Dies ist alles andere als kapitaleffizient möchte man meinen und eine Kurs-Gewinn-Strategie mag hier aufgrund des thesaurierenden Effektes von Unternehmen besser erscheinen, doch dem muss nicht unbedingt so sein. Immerhin bringt Geld bekanntlich auch immer Opportunitätskosten, die natürlich wesentlich geringer sind, wenn mir das Unternehmen jedes Jahr eine Ausschüttung zur freien Verfügung zahlt.
Dies soll zwar nicht aussagen, dass eine Ausschüttungsstrategie das Nonplusultra der Geldanlage ist, doch Kursgewinn- und Ausschüttungsstrategie als gleichwertig angesehen werden können und Investoren sich hier den persönlich besten fit heraussuchen dürfen.
Sind Dividenden schlecht für die Unternehmen?

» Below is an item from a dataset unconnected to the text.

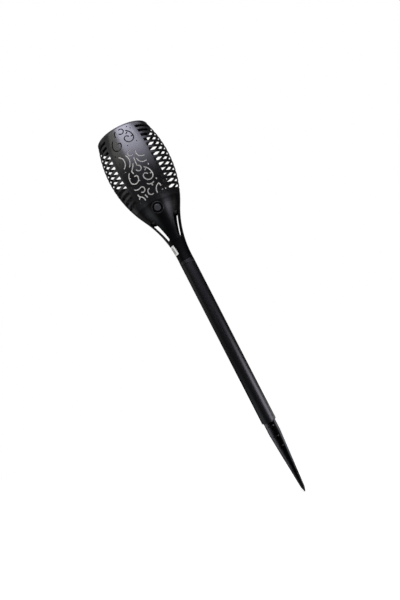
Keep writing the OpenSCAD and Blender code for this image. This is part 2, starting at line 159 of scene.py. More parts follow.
class Graph:
    """A node graph, such as a material's or the world's."""

    def __init__(self, tree: bpy.types.NodeTree) -> None:
        """Wraps a node tree."""
        self.tree = tree

    def add(
        self,
        kind: str,
        settings: dict[str, object] | None = None,
        inputs: dict[int | str, object] | None = None,
        output: int | str = 0,
    ) -> Wire:
        """Adds a node of any type.

        Args:
            kind: The node's type.
            settings: Its settings, set first.
            inputs: Values or wires for its sockets, by index or name.
            output: The output socket that is returned.

        Returns:
            That output as a wire.
        """
        node = self.tree.nodes.new(kind)
        for key, value in (settings or {}).items():
            setattr(node, key, value)
        for key, value in (inputs or {}).items():
            self.feed(node.inputs[key], value)
        return Wire(self, node.outputs[output])

    def feed(self, socket: bpy.types.NodeSocket, value: object) -> None:
        """Links a wire to a socket, or sets the socket to a number, vector or colour.

        Args:
            socket: The input socket.
            value: The wire or the value.
        """
        if isinstance(value, Wire):
            self.tree.links.new(value.socket, socket)
        elif isinstance(value, tuple) and socket.type == "RGBA":
            socket.default_value = (*value, 1)
        else:
            socket.default_value = value


class Sheet(Graph):
    """One material's graph around a Principled shader."""

    def __init__(self, name: str) -> None:
        """Makes the material and its shader.

        Args:
            name: The material's name.
        """
        self.material = bpy.data.materials.new(name)
        self.material.use_nodes = True
        super().__init__(self.material.node_tree)
        self.shader = self.tree.nodes["Principled BSDF"]

    def place(self) -> Wire:
        """The point in object coordinates, which are the row frame's."""
        return self.add("ShaderNodeTexCoord", output="Object")

    def own_map(self) -> Wire:
        """The point in the piece's own flat map, from 0 to 1 across and up."""
        return self.add("ShaderNodeUVMap", {"uv_map": "sheet"})

    def axes(self, vector: Wire) -> tuple[Wire, Wire, Wire]:
        """Takes a vector apart.

        Args:
            vector: The vector.

        Returns:
            Its three coordinates.
        """
        first = self.add("ShaderNodeSeparateXYZ", None, {0: vector})
        outputs = first.socket.node.outputs
        return first, Wire(self, outputs[1]), Wire(self, outputs[2])

    def noise(self, place: Wire, count: float, detail: float = 2, rough: float = 0.5) -> Wire:
        """Makes soft, even noise.

        Args:
            place: The point that it is read at.
            count: The blobs a metre.
            detail: The number of finer layers in it.
            rough: How strongly those layers show.

        Returns:
            The noise, from 0 to 1.
        """
        inputs = {"Vector": place, "Scale": count, "Detail": detail, "Roughness": rough}
        return self.add("ShaderNodeTexNoise", None, inputs)

    def streaks(
        self, place: Wire, counts: Point, detail: float = 2, rough: float = 0.5, turn: Point = (0, 0, 0)
    ) -> Wire:
        """Drawn-out noise: its own count of blobs a metre along each axis, turned by some radians."""
        scaled = {"Vector": place, "Scale": counts, "Rotation": turn}
        return self.noise(self.add("ShaderNodeMapping", None, scaled), 1, detail, rough)

    def blend(self, factor: Number, first: object, second: object) -> Wire:
        """A colour from first, at factor 0, to second, at factor 1."""
        settings = {"data_type": "RGBA", "clamp_factor": True}
        return self.add("ShaderNodeMix", settings, {0: factor, 6: first, 7: second}, 2)

    def relief(self, height: Wire, depth: float, strength: float) -> Wire:
        """Makes a bumped normal.

        Args:
            height: The height pattern, from 0 to 1.
            depth: The real depth of that pattern.
            strength: How much of it shows.

        Returns:
            The normal.
        """
        inputs = {"Height": height, "Distance": depth, "Strength": strength}
        return self.add("ShaderNodeBump", None, inputs)

    def finish(self, **sockets: object) -> bpy.types.Material:
        """Feeds the shader's sockets.

        Args:
            **sockets: Values or wires by the sockets' names, with underscores for spaces.

        Returns:
            The material.
        """
        for key, value in sockets.items():
            title = key.replace("_", " ").title().replace("Ior", "IOR")
            self.feed(self.shader.inputs[title], value)
        return self.material


# ---------------------------------------------------------------- finishes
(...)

Denkt man das Thema der Steuern und des Thesaurierens etwas weiter, so kommt man schnell zu dem Gefühl, dass Dividenden schlecht für Unternehmen sind. Denn gerade in den letzten Jahren gab es einige Unternehmen, welche mehr ausschütteten, als sie an Gewinn erwirtschaftet haben und diese Dividenden vermeintlich aus der Substanz zahlten, obwohl es vielleicht im eigenen Unternehmen besser aufgehoben gewesen wäre.
Hierbei müssen Investoren allerdings verstehen, dass erstens der Gewinn eine bilanzielle Größe ist, die zur Steuerreduzierung deutlich kleiner gehalten werden kann, als sie tatsächlich ist. Aus diesem Grund ist nicht die Ausschüttung-zu-Gewinn-Ratio entscheidend, sondern jene, welche Gewinn durch Free Cashflow ersetzt.
Außerdem stimmt die These, dass es besser ist für Unternehmen ihre Gewinne zu thesaurieren, nur bedingt. Grund dafür können vielerlei Dinge sein. Ein klassisches Beispiel sind Infrastrukturunternehmen, welche eben nur eine gewisse Anzahl an Straßen bauen und eben nicht durch mehr Geld unendlich wachsen können.
Ein weiterer Vorteil ergibt sich für Anleger, denn diese können frei über das freiwerdende Kapital entscheiden und müssen sich nicht ständig darum sorgen, ob das jeweilige Unternehmen für sie ihre Gewinne richtig investiert.
Dividenden sind gut gegen Kursverluste
Der letzte Punkt und vielleicht der wichtigste für neue Anleger am Markt ist das Thema Motivation. Anders als Kursgewinne, die durch die Verkündung von Inflationszahlen auch mal rasch wieder weg sein können, erfolgen Dividenden ständig und haben sowohl Anreiz- als auch Belohnungseffekte.
Gerade in Zeiten der roten Kurse können sich Anleger sehr über Dividenden freuen, da diesen einen Gewinn unabhängig vom Geschehen an den Märkten darstellen und dazu noch ein gewisses Suchtpotenzial haben. Viele Anleger rechnen sich nach den ersten Cent Dividende bald hoch, wie viel zu investieren ist, um die ersten Verträge oder Abos zu bezahlen. Schnell gerät man so in eine Schiene, die nicht nur dem Portfolio, sondern dem eigenen Haushaltsbuch auch guttut.
Fazit
Aus diesen Gründen sollten gerade Titel mit Ausschüttung nicht direkt verteufelt werden, sondern auch die Vorteile eines solchen Investments geprüft und validiert werden. Wer sein Portfolio in Zukunft stabiler und schwankungsarmer gestalten will, der kann auch einmal solide Value-Titel in Betracht ziehen und sich vielleicht bald über die ersten Dividenden freuen.